4. Give us more of the Greyjoys. The family and the Iron Islands play a significant role in A Feast for Crows in a way that brings them in touch with a few other families they've never interacted with before in the series, and in that move, Martin gives us a good sense of the rigidity of this culture. We get more information about their Drowned God ("What is dead may never die") and Theon's and Yara's father and uncles, and of course, they have their own familial shit, too; drama that is similarly gut-wrenching to that of the Starks and the Martells. How season three seemed to skip over the Greyjoys entirely while still giving us extraneous Theon torture scenes was somewhat infuriating, and Yara going to save Theon is a change from Martin's original narrative, but there is still a lot of Greyjoy context that we can get. Give it to us.
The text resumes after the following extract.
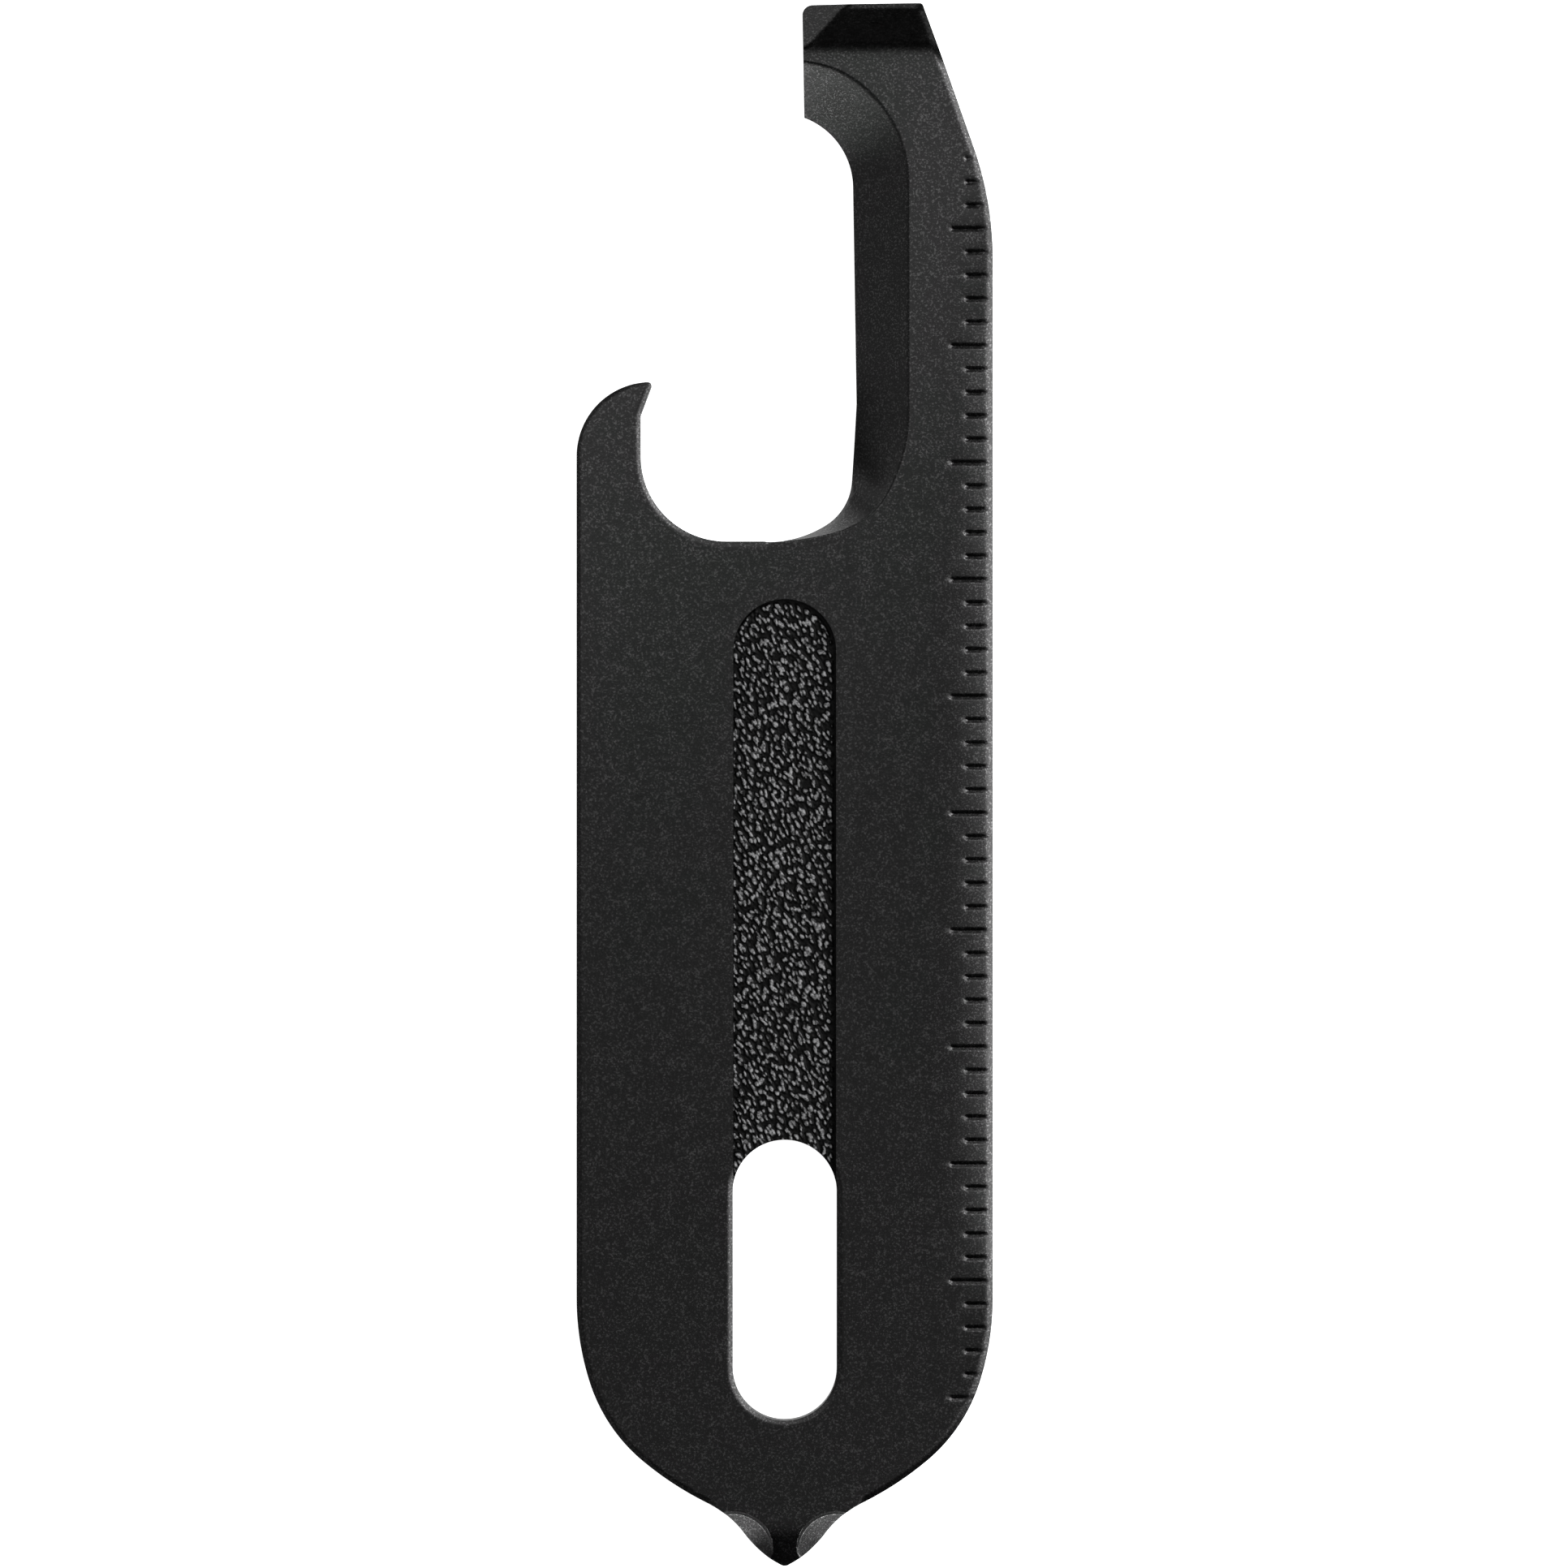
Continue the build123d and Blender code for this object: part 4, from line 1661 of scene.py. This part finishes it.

5. And lastly, I would like for the showrunners to continue not sugarcoating things for us. The Red Wedding obviously hit viewers like a ton of bricks, and there are other moments coming up too that are equally weighty and impactful. That's not to say they are equally depressing, but shocking things continue happening, and Benioff and Weiss shouldn't shrink back when people threaten to quit watching the show because of it. Keep giving us these kinds of stories. They're the challenges we need.